Very much a part of the current storm of overwhelmingly talented New York rap crews, recent Brainfeeder (care of Flying Lotus) signees, The Underachievers have managed to fly well above the clouds with their debut mix tape, Indigoism. Surfing on a wave swollen with a whole slew of new New Yorkers like A$AP Rocky, Joey Bada$$, Action Bronson, and Flatbush Zombies, The Underachievers (Issa Dash and AK) ride onto the scene with promise, talent, intellect, and a hunger so instinctive you'd think they were raised by wolves.
For a debut project, Indigoism is unnervingly good. Like, now-everyone-has-huge-expectations-and-they-can-never-release-anything-even-slightly-worse-pressure's-on kind of good. Confident (and rightfully so) opener "Philanthropist" reveals the Brooklyn duo confidently cutting their teeth over a subdued, precious beat; an incredibly effective juxtaposition that ultimately showcases both Issa Dash and AK's somewhat terrifying maturity. They close out with the line, "U.A. [Underachievers] what the game been missing," and the remaining 16 tracks convince you of just that.
I'll just get this out of the way and say that the beat selection and production on this mix tape is insane. "So Devilish" is a standout example. The beat is lackadaisical, yet totally two-steppable. Not a word of a lie, I was bobbin' so hard to this with my headphones on at work that my boss actually e-mailed me from across the office, "Watcha listening to?"
"Maxing Out" is a surprisingly un-ignorant straight up weed track. As they rap about achieving a "higher conscious" and reaching states of "elevation," The Underachievers may be painting themselves as physically lazy—I imagine them slunk down in Lay-Z Boys in a hazy basement with a Bob Marley tapestry hanging on the wall—their minds are hyperactive, jumping from rhyme to rhyme like a game of double dutch.

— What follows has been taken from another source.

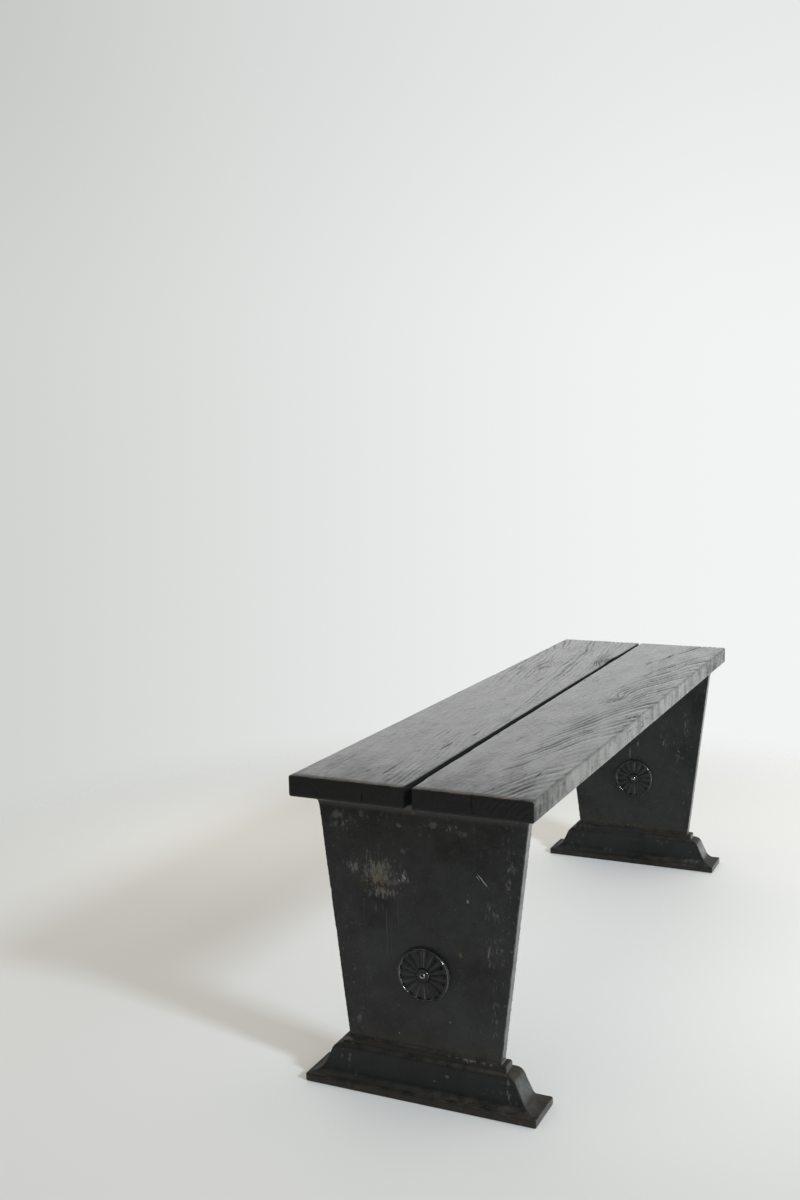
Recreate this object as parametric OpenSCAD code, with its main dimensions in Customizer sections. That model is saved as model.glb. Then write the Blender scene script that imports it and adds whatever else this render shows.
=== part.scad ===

"6th Sense" features an instantly recognizable Morgan Freeman vocal sample and some unbeatable wordplay as AK closes out with one of my favourite lines of the entire tape: "I overlap these cons, replacing them with prose." Two songs laters comes "Gold Soul Theory" with one of the mix tape's frontrunners for best beat on the whole damn thing. It's minimal, robotic, and loose, and takes you on just as fantastical a journey as the lyrics themselves ("Woke up in a cemetery full of martians/Body carved and cut up like I was spartan").
The wayward horns and tight drums on "Leopard Shepard" are hypnotizing and will have you thanking Based God that this is the second longest track on the mix tape, because you will be hitting repeat on it over, and over, and over again. But once you've had your fix, you'll continue on to "Root of All Evil," a hustler anthem with undercurrents of unfullfilment. The piano is dark and sinister, and ultimately the perfect accompaniment for a song dropping truths like, "The root of all evil, dollars consuming people/People consuming dollars, like God but there's no equal/Think of the miles they waste, the timeless plague upon our race."
Indigoism is an amazing debut chock full of sneaky wordplay and insane (INSANE!) beats. Issa Dash and AK manage to weave earnest positivity throughout the mixtape and maintain intelligence while mincing words about (or on) weed. This is a gem of a mixtape and worth soaking in for at least a week. Fingers crossed they haven't raised the bar too high, because I need more of this. Stat.
Indigoism is available for download on DatPiff.